Charlotte Douglas. He’d known the woman was poison.
Shaking his head, pushing away his own feelings of betrayal, he gathered his coat. It was time to seek Taylor out, run through the afternoon’s bombshells with her.
Forty-Five
The library was a bust. Taylor combed through the records, but didn’t find the face of the man she remembered from her parents’ party. Frustrated, she took a drive in the cold, hard winter air, trying to clear her head. Before she knew what she was doing, she found herself at the apartment buildings where Frank Richardson was killed.
Oh, who was she kidding? She knew exactly what she was doing. Paying penance to the dead. Would anyone feel that for Charlotte? Was there a soul who would watch for her, pray for her, remember her fondly?
She climbed the stairs to the apartment and saw the door was cracked. She drew her weapon and slipped to the wall, left shoulder flat against the doorjamb. She listened hard, then put the gun away. The cleaners were here.
A horrific job they had, too. Following behind crime and avarice, cleaning up the messes made when a life ends, a heart ceases to beat, by choice or by violence. They were the lost ones, the unnoticed and unknown, the creatures who stealthily eradicated the signs of death.
Taylor looked into the apartment. She recognized the cleaner, a stout lady name Stella, who smoked like a chimney. She claimed the constant cloud of cigarette smoke kept the stench of death from her nostrils. Taylor smelled it on her, the unmistakable scent of burnt tobacco, and was hit with a mouth-salivating craving for a smoke. Shaking her head to literally make it go away, she stepped into the room and greeted Stella.
“Hey, LT.” Stella sounded like a truck driver on a bender, but Taylor knew she was a sweet, God-fearing woman who sacrificed her own happiness to help families maintain some sense of closure after their loved one’s death.
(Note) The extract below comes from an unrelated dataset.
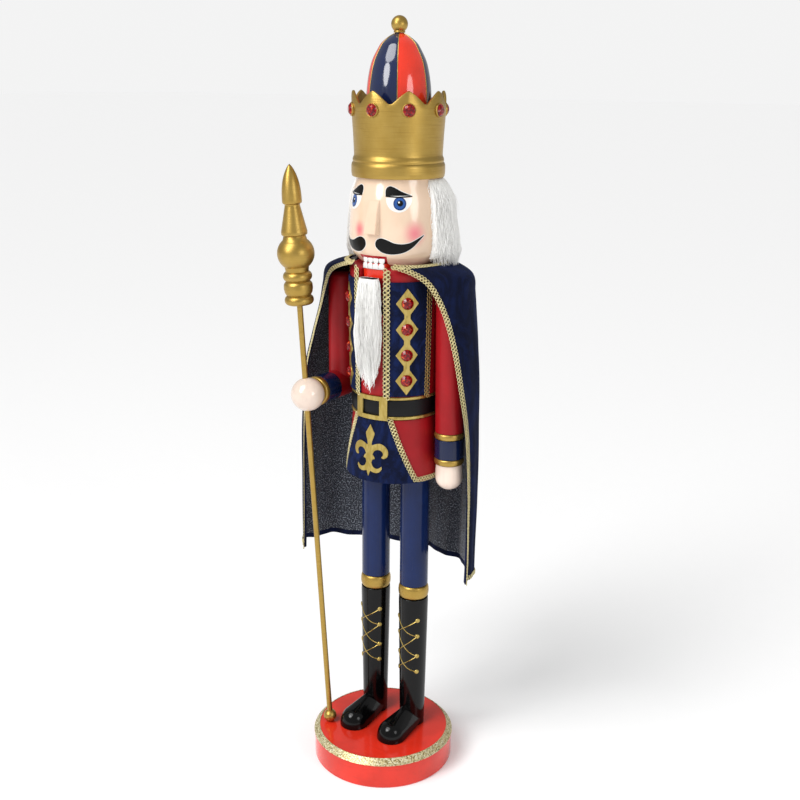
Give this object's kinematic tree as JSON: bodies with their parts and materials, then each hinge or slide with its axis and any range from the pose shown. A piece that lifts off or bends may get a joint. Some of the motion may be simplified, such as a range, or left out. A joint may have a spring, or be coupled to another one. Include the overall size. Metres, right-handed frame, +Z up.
{
  "type": "nutcracker figure",
  "caption": "Standing wooden king nutcracker on a round base, with a spiked crown, cape, tall sceptre and a jaw worked by a lever at the back.",
  "frame": {"origin": "centre of the flat underside of the round base", "axes": "+Z up through the figure, -Y the way the figure faces, +X the figure's left"},
  "size_m": [0.2476, 0.2028, 0.9145],
  "materials": {
    "red_gloss": "gloss red lacquer on wood",
    "crimson_satin": "satin crimson paint on wood",
    "navy_gloss": "gloss dark blue paint on wood",
    "black_gloss": "gloss black lacquer on wood",
    "gold_paint": "satin gold paint on wood",
    "gold_foil": "gold foil trim",
    "glitter": "pale gold glitter",
    "flesh_gloss": "gloss skin-coloured paint on wood",
    "white_fur": "white synthetic fur",
    "navy_velvet": "dark blue velvet",
    "black_vinyl": "black vinyl belt",
    "red_gem": "cut clear red acrylic",
    "bare_wood": "unpainted dowel",
    "steel": "plain steel"
  },
  "bodies": {
    "figure": {"base_disc": "red_gloss", "glitter_band": "glitter", "leg_screw_left": "steel", "leg_screw_right": "steel", "lever_pin": "steel", "boot_shaft_left": "black_gloss", "boot_shaft_right": "black_gloss", "boot_toe_left": "black_gloss", "boot_toe_right": "black_gloss", "boot_ring_left": "gold_paint", "boot_ring_right": "gold_paint", "cuff_ring_upper_left": "gold_paint", "cuff_ring_lower_left": "gold_paint", "cuff_ring_lower_right": "gold_paint", "crown": "gold_paint", "finial_ball": "gold_paint", "trouser_leg_left": "navy_gloss", "trouser_leg_right": "navy_gloss", "cuff_left": "navy_gloss", "cuff_right": "navy_gloss", "crown_cap": "navy_gloss", "coat_skirt": "crimson_satin", "torso": "crimson_satin", "sleeve_left": "crimson_satin", "upper_sleeve_right": "crimson_satin", "forearm_sleeve_right": "crimson_satin", "skirt_panel": "navy_velvet", "vest_panel_left": "navy_velvet", "vest_panel_right": "navy_velvet", "cape": "navy_velvet", "skirt_emblem": "gold_foil", "belt_trim_lower": "gold_foil", "belt_trim_upper": "gold_foil", "belt_buckle": "gold_foil", "diamond_strip_left": "gold_foil", "diamond_strip_right": "gold_foil", "belt": "black_vinyl", "shoulder_dowel_left": "bare_wood", "shoulder_dowel_right": "bare_wood", "head_dowel_left": "bare_wood", "head_dowel_right": "bare_wood", "hand_left": "flesh_gloss", "hand_right": "flesh_gloss", "head": "flesh_gloss", "nose": "flesh_gloss", "hair": "white_fur", "crown_gem_1": "red_gem", "crown_gem_2": "red_gem", "crown_gem_3": "red_gem", "crown_gem_4": "red_gem", "crown_gem_5": "red_gem", "crown_gem_6": "red_gem", "crown_gem_7": "red_gem", "crown_gem_8": "red_gem"},
    "jaw": {"jaw_lever": "red_gloss", "beard": "white_fur"},
    "sceptre": {"sceptre_rod": "gold_paint", "sceptre_head": "gold_paint", "sceptre_foot": "gold_paint"}
  },
  "joints": [
    {"name": "jaw_hinge", "type": "hinge", "parent": "figure", "child": "jaw", "pos_m": [0, 0.0262, 0.612], "axis": [1, 0, 0], "range_deg": [0, 12], "deforming": ["beard"]},
    {"name": "sceptre_slide", "type": "slide", "parent": "figure", "child": "sceptre", "axis": [-0.0442, -0.0362, 0.9984], "range_m": [0, 0.407]}
  ]
}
She stopped scrubbing.
“What are you doing out here? I thought this scene was cleared for me.”
“Oh, it is, Stella, don’t worry. I was just here to say, well, I guess I wanted to say goodbye.”
“Knew the vic, eh?” Stella leaned back from the blood pool she was removing from the apartment’s carpet. “I could use a smoke, anyway. Want to join me?”
“I wish. No, I think I’ll just stay here for a minute.”
“Suit yourself.” She stood, knees popping, and sauntered past Taylor, a sour look on her face. But she squeezed Taylor’s arm in passing, and Taylor knew it was a show of support.
Alone now, she took in the scene. Frank Richardson’s blood was black and shiny, several days old and forever interred into the grain of this room. All the scrubbing and cleaning, the replacement carpet and linoleum floors, the fresh paint, none of that would truly erase the imprint of the man’s soul, brutally taken from this space. A certain dislocation of the very air would stay in this room forever.